Within the last two years I haven't heard of anyone getting a match. This doesn't mean that inventory is not being deposited only that those getting a match is not reporting it to this forum. 

Normally if you have a wish for anything at Disney except Okw or ssr then you need a very seasoned ongoing search with RCI. With seasoned I mean at least 18 months old. But having in mind the limited amount of inventory for aulani I think I needs to be closer to 36 months. 

With this in mind I would recommend that you either rent DVC points, book with Disney directly or make other backup plans.  I honestly don't think it's gonna happen unless Disney change what they deposit into RCI. Another thing you should only expect a 1br at aulani, a 2br is not happening with the current depositing pattern.


----------



## alwysonvac (Mar 19, 2017)

Maryjane39 said:


> im still learning the timeshare world. Salesperson mentioned that i could *use $$ for rci resevations with aulani.* Does that have to be within 45 days? Do we still have to pay the resort fees and parking fees??



The exchange company RCI offers last minute reservations (within 45 days of check in) referred to as "Last Call". But you will not find high demand resorts such as Disney or peak travel times (summer beach weeks, winter ski weeks, etc) in Last Call. Last Call is made up of leftovers that basically have no demand (lower tier resorts during off peak times). I suggest doing some research before booking these resorts since many may not be up to Hilton quality standard (if that matters to you). Some folks are willing to sacrifice amenities, quality and/or location for Last Call prices.

See this old thread - http://tugbbs.com/forums/index.php?threads/last-call-perk.225807/



> Is there a *step by step* in how to use the rci?


Here's a link to an article I wrote that covers the RCI basics - http://tugbbs.com/forums/index.php?threads/hgvc-overview-article-final.208324/#post-1605364

With exchanging, it's best to start your search early and be as flexible as possible with your travel dates (multiple weeks/months). Keep in mind you're competing with the masses. With any exchange company it's best to setup an ongoing search to get in the queue. Generally what you see online are the leftover weeks after all ongoing searches have been satisfied. The exception is RCI nightly stays (aka RCI points inventory) which are not satisfied via ongoing searches (aka OGS).

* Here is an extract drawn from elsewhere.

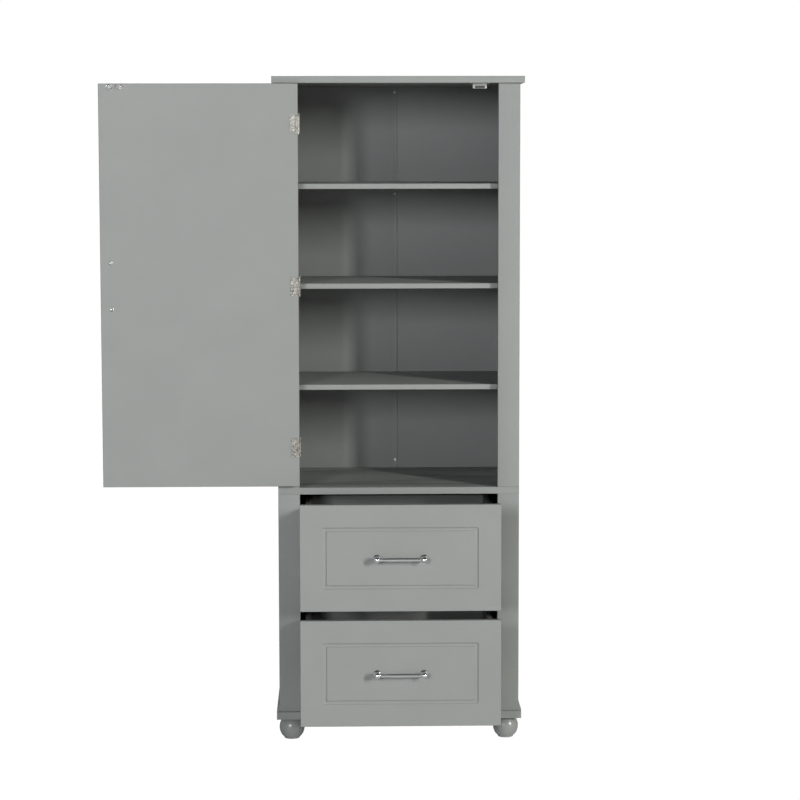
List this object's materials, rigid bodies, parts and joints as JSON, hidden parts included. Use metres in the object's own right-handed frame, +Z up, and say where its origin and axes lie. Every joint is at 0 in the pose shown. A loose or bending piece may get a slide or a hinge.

Also see this these threads - 
http://tugbbs.com/forums/index.php?threads/hgvc-overview-article-final.208324/#post-1605364
http://tugbbs.com/forums/index.php?threads/how-to-set-up-rci-ongoing-search.220554/
http://tugbbs.com/forums/index.php?threads/hgvc-rci-portal.245509/#post-1919239




> I guess i dont know where to start! I also wanted to help a friend out for a *cheaper price for the week in california using $$ with rci. *If at all possible?
> 
> Or, use my points? And have it paid? Help! Tia



Honestly, if your friend is looking to go to California during peak travel times (traveling this summer when the majority of kids are out of school) you're out of luck unless perhaps they're willing to visit places in less demand (like the CA desert resorts during peak summer). You also have access to something called "RCI EXTRA VACATIONS" but HGVC members don't have online access and the costs of these weeks are generally higher. For RCI EXTRA VACATION reservations, you basically need to look through the RCI Directory and select the resorts you're interested and a range of potential travel dates (weeks to months) and call up HGVC to see if there is RCI EXTRA VACATION availability and at what price.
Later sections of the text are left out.